The reflective granite surface shows visitors their own faces among the names, physically merging the living audience with the dead, which is the kind of form-to-function point SAQs reward.
The names are listed chronologically by date of death, so walking the wall retraces the war's rising and falling human cost as an experience rather than a statistic.
The minimalist, non-figurative design was controversial at first, and that backlash (which led to the later addition of figurative statues) is itself evidence of how audience expectations affect art.
The work fits the Unit 10 theme of existential investigations, exploring mortality and collective memory, which makes it a strong comparison partner for artists like Doris Salcedo.
It's Maya Lin's 1982 memorial on the National Mall in Washington, D.C., made of two polished black granite walls engraved with the names of 58,000+ U.S. service members who died in the Vietnam War. It's one of the 250 required works, studied in Unit 10 under purpose and audience.
Yes. It's part of the required course content in Unit 10, and the 2022 exam featured it directly: SAQ Question 4 showed two views of the memorial and asked about Lin's design. Expect MCQs on its purpose and intended audience too.
Lin chose polished black granite so visitors see their own reflections layered over the engraved names, making the encounter personal and turning the audience into part of the work. The non-heroic, below-grade design suits a memorial for mourning a divisive war rather than celebrating a victory.

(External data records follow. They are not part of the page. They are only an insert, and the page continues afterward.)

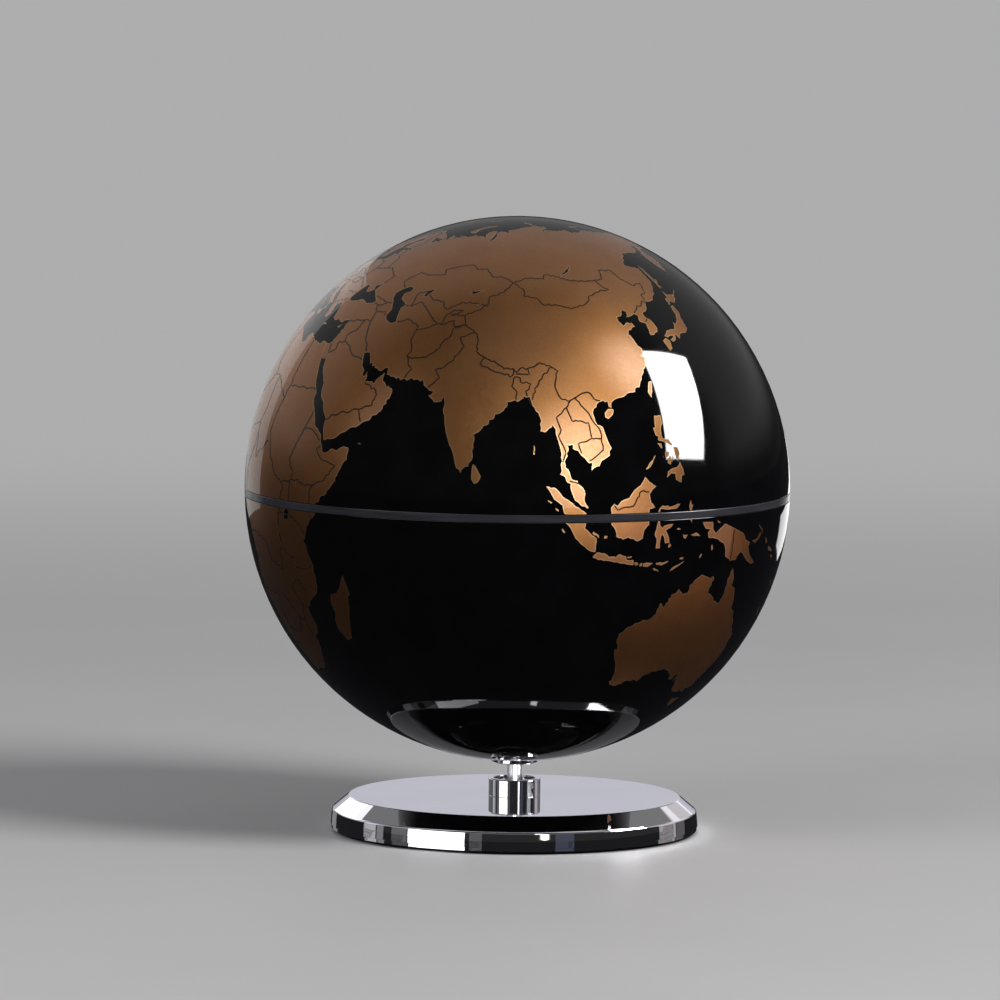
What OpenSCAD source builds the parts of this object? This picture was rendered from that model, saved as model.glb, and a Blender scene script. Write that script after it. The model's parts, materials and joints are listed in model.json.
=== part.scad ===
// Desktop globe on a stand: an acrylic ball of two shells on a short vertical
// pin, which turns in a ball bearing in the middle of a weighted chromed base.
// Millimetres, +Z up. The origin is the middle of the foot pad's underside.

/* [Ball] */
// Outer diameter of the ball
ball_d = 200; // [120:1:320]
// Wall thickness of the two shells
shell_wall = 2.6; // [1.8:0.1:5]
// Height of the joining ring that shows between the shells
seam_h = 2.8; // [1.6:0.1:6]
// How far the ring's tongues reach into each shell
tongue_h = 6; // [3:0.5:12]
// Wall thickness of the ring's tongues
tongue_wall = 2; // [1.2:0.1:4]
// Bevel on the ring's two outer edges
seam_bevel = 0.35; // [0.1:0.05:0.6]

/* [Pole fitting] */
// Diameter of the chromed flange under the ball
flange_d = 16.6; // [13:0.1:40]
// How far the flange stands out below the pole
flange_drop = 1; // [0.6:0.1:4]
// Diameter of the flange's spigot, which centres the lower shell
spigot_d = 8; // [6.5:0.1:12]
// Diameter of the backing plate inside the ball
backing_d = 44; // [20:1:70]
// Thickness of the backing plate at its middle
backing_t = 5; // [4.5:0.1:9]
// Outer diameter of the lock washer
lock_washer_d = 7.6; // [7:0.1:12]
// Thickness of the lock washer
lock_washer_t = 0.9; // [0.5:0.1:2]
// Width of the stud's nut across its flats
stud_nut_af = 7; // [6.5:0.1:12]
// Thickness of the stud's nut
stud_nut_t = 3.2; // [2:0.1:6]

/* [Spindle] */
// Diameter of the pin that shows between the base and the ball
pin_d = 5.2; // [4.8:0.1:9]
// Height of the gap between the collar and the flange
pin_gap = 5.7; // [2:0.1:40]
// Diameter of the spindle's journal and stud
journal_d = 4; // [3.4:0.1:4.4]
// Outer diameter of the spacer at the pin's foot
spacer_d = 5.8; // [5.2:0.1:6.2]
// How far the spacer stands up out of the collar
spacer_rise = 0.5; // [0:0.1:1.5]

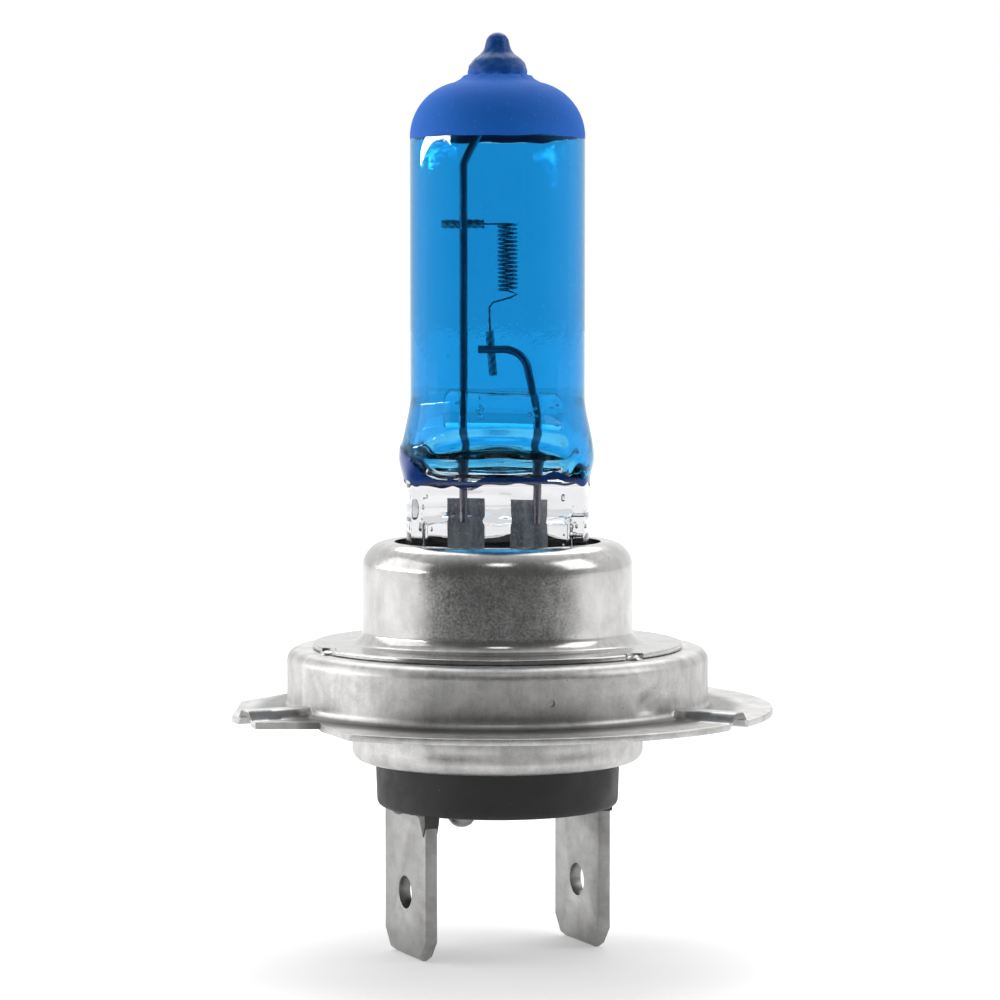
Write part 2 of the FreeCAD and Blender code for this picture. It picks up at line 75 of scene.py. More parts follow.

No. Lin's design is only the granite wall of names. The figurative Three Soldiers statue was added later as a compromise after critics called the minimalist wall too bleak, and that controversy is useful exam evidence for how audiences shape art.
Chronologically by date of death, not alphabetically. This means walking along the wall traces the war's timeline of loss, so the arrangement itself communicates the human cost. That's a strong form-supports-purpose point for an SAQ.